福島事故以降,原子力発電の運転期間の40年制限や経済性の観点から,現在,商業炉57基中24基の廃炉が決まっています。一般廃炉では,東海発電所や浜岡原子力発電所1・2号機が先行しており,福島廃炉では,現在のプール燃料取り出しから,今後は難易度の一番高い,デブリ取り出しに向けた工事に移行します。これまで,福島第一原子力発電所の全6機を皮切りに,我が国の過半数の原子力発電所の建設に携わってきた企業として,廃炉プロジェクトに取り組むことは当社の責務であると考えています。

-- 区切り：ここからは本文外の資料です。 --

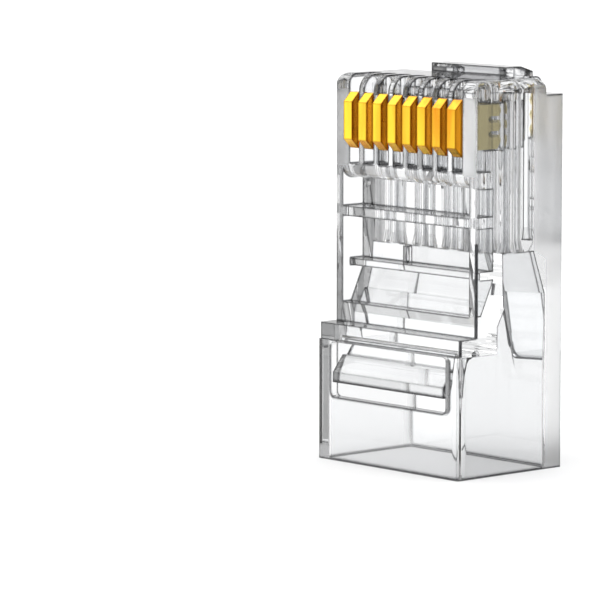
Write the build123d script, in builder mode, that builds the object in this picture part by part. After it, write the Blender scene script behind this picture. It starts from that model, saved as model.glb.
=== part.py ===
from build123d import *
import math
import os

# Eight-way modular plug, all sizes in millimetres.
# Width runs along X, the contact face looks to -Y, the latch to +Y and the nose points up +Z.
# The origin is the middle of the cable entry outline.

# Outer moulding
PLUG_WIDTH = 11.68
PLUG_DEPTH = 8.1  # at the collar, from its front face to the latch side
PLUG_LENGTH = 22.2
COLLAR_PROUD = 1.35  # how far the collar stands off the contact face
COLLAR_HEIGHT = 7.9
BAND_HEIGHT = 0.95  # band on top of the collar, a little less proud
BAND_SETBACK = 0.15
NOSE_DEPTH = 5.45  # nose end, from the contact face
BACK_SETBACK = 0.92  # the latch side wall stops this far behind the nose end
EDGE_ROUND = 0.12

# Cable space
SIDE_WALL = 0.5
FRONT_WALL = 0.6
BACK_WALL = 1.0
SPACE_ROUND = 0.3  # its upright corners at the collar
BACK_SLOPE_START = 10.0  # the back closes in from here to the wire block
SHEET_WALL = 0.85  # wall between the cable space and the front pocket
SHEET_FOOT = 1.86  # depth of its inner face above the window
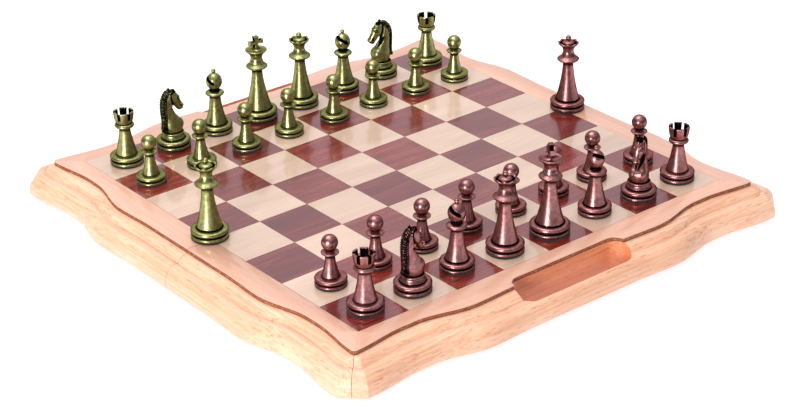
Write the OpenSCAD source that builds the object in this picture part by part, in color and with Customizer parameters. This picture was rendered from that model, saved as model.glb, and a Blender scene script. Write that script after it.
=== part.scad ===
/* [Board] */
// Side of one playing square
square = 40; // [39:0.5:42]
// Width of the border from the playing field to the plate's edge, at mid side
border_w = 19.5; // [19:0.5:22]
// Height of the case from the underside of its rails to the playing surface
case_h = 25; // [23:0.5:30]
// Thickness of the plate's fibreboard core
core_t = 2.5; // [2:0.1:3]
// Thickness of the veneers on the plate
veneer_t = 0.6; // [0.4:0.1:0.8]
// How far the moulded rail reaches beyond the plate's edge
rail_out = 19; // [17:0.5:20]
// Thickness of the wall beside the fold line
seam_w = 16; // [15:0.5:20]

/* [Wavy edge] */
// How far the edge swells out where the straight middle ends
ear_h = 1.4; // [0:0.1:2]
// How deep the hollow near each corner is
scoop_d = 6.8; // [3:0.1:7]
// How far the edge flares out again at the corner
flare_h = 4.4; // [1:0.1:5]
// Width of the plate's cut-off corner
corner_w = 5; // [3:0.5:7]

/* [Handle slots] */
// Length of the finger slot
slot_l = 98; // [80:1:110]
// Width of the finger slot
slot_w = 20.4; // [18:0.2:21]
// Radius of the slot's corners
slot_r = 9; // [6:0.5:9]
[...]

廃炉プロジェクトは,計画段階から工事まで十数年の時間を要し,高線量下での作業や放射性廃棄物の取扱いなど,特殊で高度な技術を必要とします。2021年4月に設立した「廃炉プロジェクト室」は,技術営業,解体計画,技術開発を一元的に担当し,廃炉プロジェクトの知見やノウハウを集積・水平展開する役割を担います。先行する福島廃炉で適用中の高線量下での遠隔化・機械化技術の知見・ノウハウを一般廃炉にも展開するなど,課題解決に向けた取組みを関係各部署と一体となって進め,安全で円滑な廃炉プロジェクトの進展に貢献していきたいと考えています。